Während meines Besuchs im März blühten bereits einige Bäume und die Blütenblätter großer Magnolien bildeten auf dem Rasen einen hellen Teppich. Die Aussicht vom 19 Meter hohen Hügel, auf dem die spätbarocke, im Jahr 1720 erbaute Kapelle des Heiligen Amandus thront, ist zwar nicht spektakulär, bot aber einen guten Überblick über den Friedhof. Vom nördlichen Teil aus betrachtet bilden Kapelle, Rathaus und der Turm eines Schulgebäudes ein sehenswertes Panorama.

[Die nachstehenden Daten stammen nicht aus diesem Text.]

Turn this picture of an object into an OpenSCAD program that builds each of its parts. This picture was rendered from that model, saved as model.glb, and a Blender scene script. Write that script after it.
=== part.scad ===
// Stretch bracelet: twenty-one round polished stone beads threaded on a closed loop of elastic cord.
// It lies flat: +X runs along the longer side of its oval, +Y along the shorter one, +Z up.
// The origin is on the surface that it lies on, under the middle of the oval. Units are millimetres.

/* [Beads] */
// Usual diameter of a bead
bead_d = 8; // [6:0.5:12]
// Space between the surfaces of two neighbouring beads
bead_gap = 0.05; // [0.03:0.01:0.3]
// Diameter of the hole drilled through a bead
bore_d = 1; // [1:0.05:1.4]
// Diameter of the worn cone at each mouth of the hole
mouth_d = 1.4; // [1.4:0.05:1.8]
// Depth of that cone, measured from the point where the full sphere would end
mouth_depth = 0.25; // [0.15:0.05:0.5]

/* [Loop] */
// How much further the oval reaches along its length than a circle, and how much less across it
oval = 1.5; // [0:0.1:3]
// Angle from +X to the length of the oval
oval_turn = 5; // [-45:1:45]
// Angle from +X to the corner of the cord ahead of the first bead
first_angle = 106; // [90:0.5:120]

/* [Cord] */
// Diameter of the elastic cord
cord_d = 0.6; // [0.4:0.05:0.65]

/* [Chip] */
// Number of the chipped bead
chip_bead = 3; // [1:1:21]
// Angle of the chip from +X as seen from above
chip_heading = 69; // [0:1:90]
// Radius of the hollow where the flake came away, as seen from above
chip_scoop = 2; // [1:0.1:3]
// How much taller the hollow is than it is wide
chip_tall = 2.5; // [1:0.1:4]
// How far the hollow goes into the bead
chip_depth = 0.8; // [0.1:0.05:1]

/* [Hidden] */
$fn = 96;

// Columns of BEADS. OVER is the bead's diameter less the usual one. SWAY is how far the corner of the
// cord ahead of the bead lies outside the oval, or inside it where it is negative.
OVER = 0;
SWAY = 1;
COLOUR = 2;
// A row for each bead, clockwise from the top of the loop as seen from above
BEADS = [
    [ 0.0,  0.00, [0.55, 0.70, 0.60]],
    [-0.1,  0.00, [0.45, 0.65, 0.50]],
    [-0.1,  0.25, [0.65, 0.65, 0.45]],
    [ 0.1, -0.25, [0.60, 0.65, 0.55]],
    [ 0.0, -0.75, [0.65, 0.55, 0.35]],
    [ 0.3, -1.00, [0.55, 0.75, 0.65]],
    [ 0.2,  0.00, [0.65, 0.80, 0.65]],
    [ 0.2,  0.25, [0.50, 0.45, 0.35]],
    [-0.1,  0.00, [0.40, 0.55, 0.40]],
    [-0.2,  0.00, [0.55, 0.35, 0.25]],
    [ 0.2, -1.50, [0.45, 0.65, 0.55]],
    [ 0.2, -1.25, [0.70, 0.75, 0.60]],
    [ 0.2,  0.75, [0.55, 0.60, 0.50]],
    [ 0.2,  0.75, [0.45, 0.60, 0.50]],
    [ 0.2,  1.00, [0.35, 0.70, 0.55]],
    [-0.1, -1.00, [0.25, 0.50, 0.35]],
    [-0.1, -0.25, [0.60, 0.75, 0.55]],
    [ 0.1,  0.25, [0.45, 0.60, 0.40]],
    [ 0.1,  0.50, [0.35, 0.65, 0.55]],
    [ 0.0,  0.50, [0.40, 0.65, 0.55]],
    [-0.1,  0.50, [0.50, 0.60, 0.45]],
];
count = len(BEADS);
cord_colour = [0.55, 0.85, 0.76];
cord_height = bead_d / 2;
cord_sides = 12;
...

Melancholie und Vergänglichkeit

Auffällig ist die Vielzahl an Kreuzen, die in den Himmel ragten, sowie die steinernen Sarkophage. Viele der Grabmale zeugen von vergangenen Epochen und tragen die Zeichen der Zeit: Kleine Jesusfiguren hängen schief an ihren Kreuzen und die auf einigen Grabsteinen angebrachten Fotografien Verstorbener sind verblichen oder aus ihren Rahmen gefallen. Diese Details verliehen dem Friedhof eine melancholische Atmosphäre und erinnerten daran, wie vergänglich das Leben ist.

Ungewöhnliche Kunstwerke

Neben den klassischen Motiven wie Engel und Trauernde findet man auf dem Friedhof auch ungewöhnliche und moderne Darstellungen mit rätselhafter Bedeutung. Unbedingt erwähnt werden muss hierbei die Skulptur eines hundeähnlichen Wesens, das in aufrechter Haltung einen Bogen hält und auf dem Rücken einen Sack trägt, aus dem Vogelbeine herausragen. Weitere Beispiele sind die Darstellung einer Hand, die fünf betende Kinder in sich hält – ein Symbol für göttlichen Schutz und Fürsorge – sowie die auf einem Bücherstapel stehende, lächelnde Gestalt mit einem Tierkopf, vermutlich einem Fuchs.

Historische Vielfalt

Die Grabmale, von denen über 130 unter Denkmalschutz stehen, zeigen die stilistische Entwicklung von der Neogotik über den Eklektizismus bis hin zu Art Nouveau und Art Deco. Der Campo Santo blickt auf eine lange Geschichte zurück und ist noch heute in Gebrauch. Hier finden sich auch die Gräber belgischer Prominenter des 20. Jahrhunderts, wie zum Beispiel Luc De Vos, dem Frontmann der Rockband Gorki.

Fazit

Der Campo Santo im belgischen Gent mag nicht der atemberaubendste Friedhof sein, den ich bisher besucht habe, doch durch den Hügel mit seiner Kapelle, den verschiedenen klassischen und modernen Grabmalen und die melancholische Stimmung, die ich an diesem Tag im März vorfand, war es ein einzigartiger und kurzweiliger Besuch.